Prediction of elemental carbon and organic carbon using a hybrid deep learning model integrated temporal dependencies and meteorological features

Elemental Carbon (EC) and Organic Carbon (OC) are critical components of PM_2.5, with significant implications for air quality and public health. Traditional prediction models often fail to capture the non-linear dynamics of EC and OC, particularly in urban environments with high traffic and industrial emissions. This study addresses this gap by proposing a novel hybrid deep learning model that integrates Bidirectional Long Short-Term Memory (BiLSTM) networks with attention mechanisms to account for temporal dependencies, meteorological factors, and co-pollutants (PM_2.5, O₃). Using comprehensive air quality and meteorological data from Changshu City, we identify distinct diurnal and seasonal patterns of EC and OC, driven by traffic emissions, weather conditions, and secondary aerosol formation.

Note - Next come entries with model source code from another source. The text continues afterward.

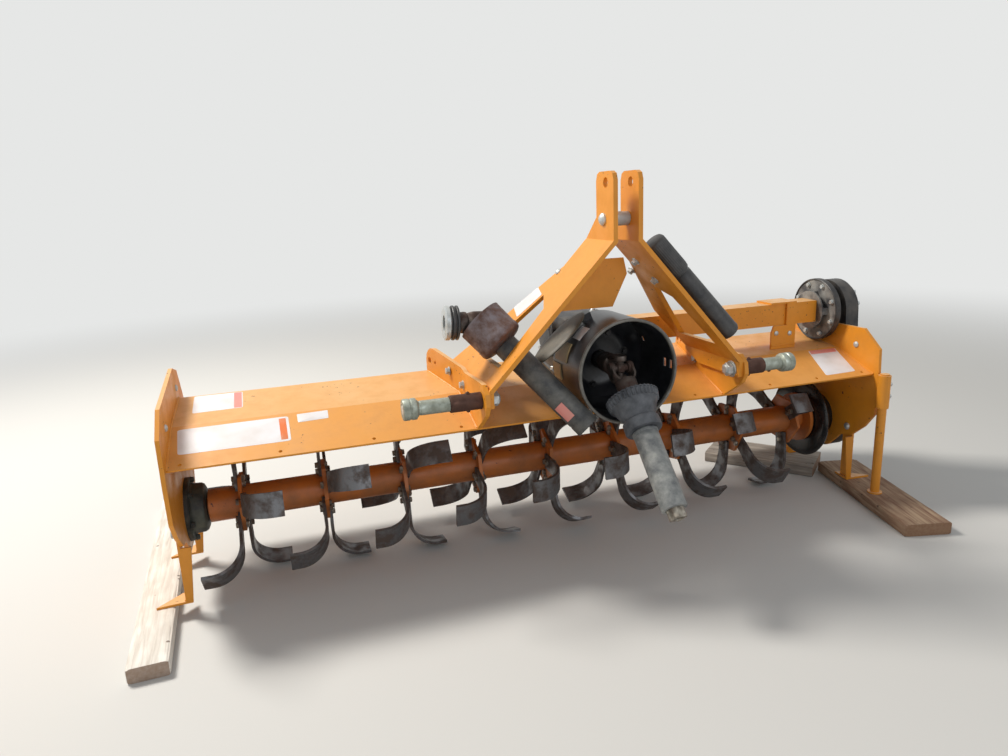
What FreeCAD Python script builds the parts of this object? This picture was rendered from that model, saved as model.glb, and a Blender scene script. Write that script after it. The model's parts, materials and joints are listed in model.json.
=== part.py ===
import FreeCAD, Part
import math
import os
import Sketcher

# Rotary tiller for a tractor's three point hitch, standing level on two planks.
# Frame: X is the working width, positive to the right as seen from the tractor side.
# The tractor is towards -Y, the tailgate towards +Y, and Z is up from the ground.
# The rotor's axis lies on the line Y = 0, Z = rotor_height.

doc = FreeCAD.newDocument("rotary_tiller")
sheet = doc.addObject("Spreadsheet::Sheet", "Sizes")


class SizeTable:
    """The driving dimensions, readable by name after they are written to the sheet."""


s = SizeTable()

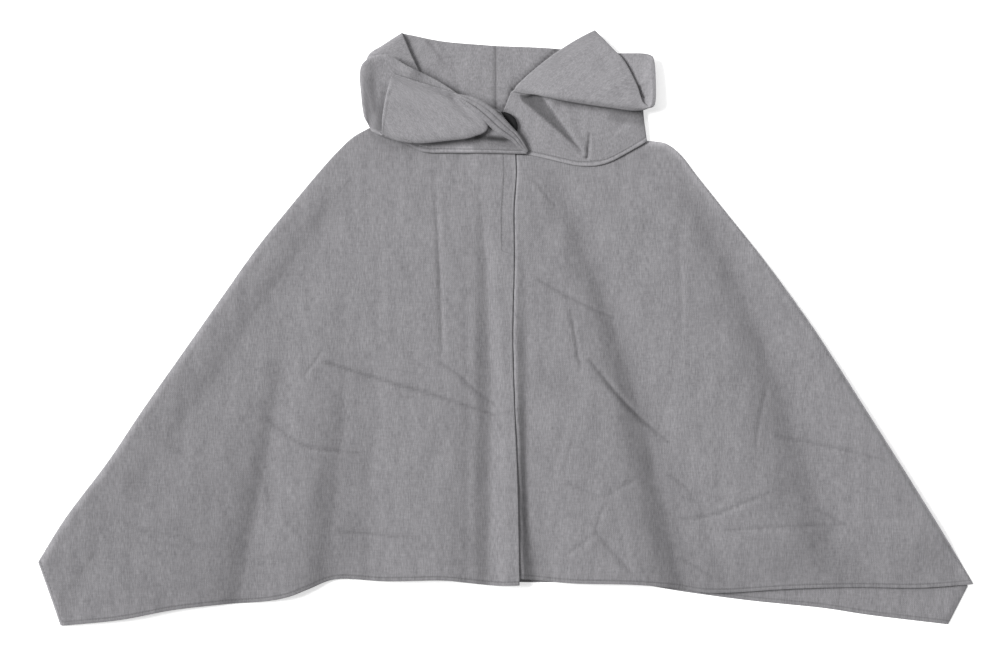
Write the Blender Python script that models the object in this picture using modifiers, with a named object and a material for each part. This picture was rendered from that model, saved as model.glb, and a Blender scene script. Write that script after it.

The proposed model significantly outperforms traditional methods, achieving high prediction accuracy for both EC and OC concentrations. Key innovations include the integration of attention mechanisms to prioritize critical time steps and the incorporation of meteorological features and co-pollutants, which enhance the model's ability to capture complex pollutant interactions. The results demonstrate the model's robustness in real-time air quality forecasting, providing actionable insights for urban planning and pollution mitigation strategies. This research contributes to the field by offering a scalable and accurate tool for predicting EC and OC in dynamic urban environments, ultimately supporting efforts to improve public health and sustainable urban development.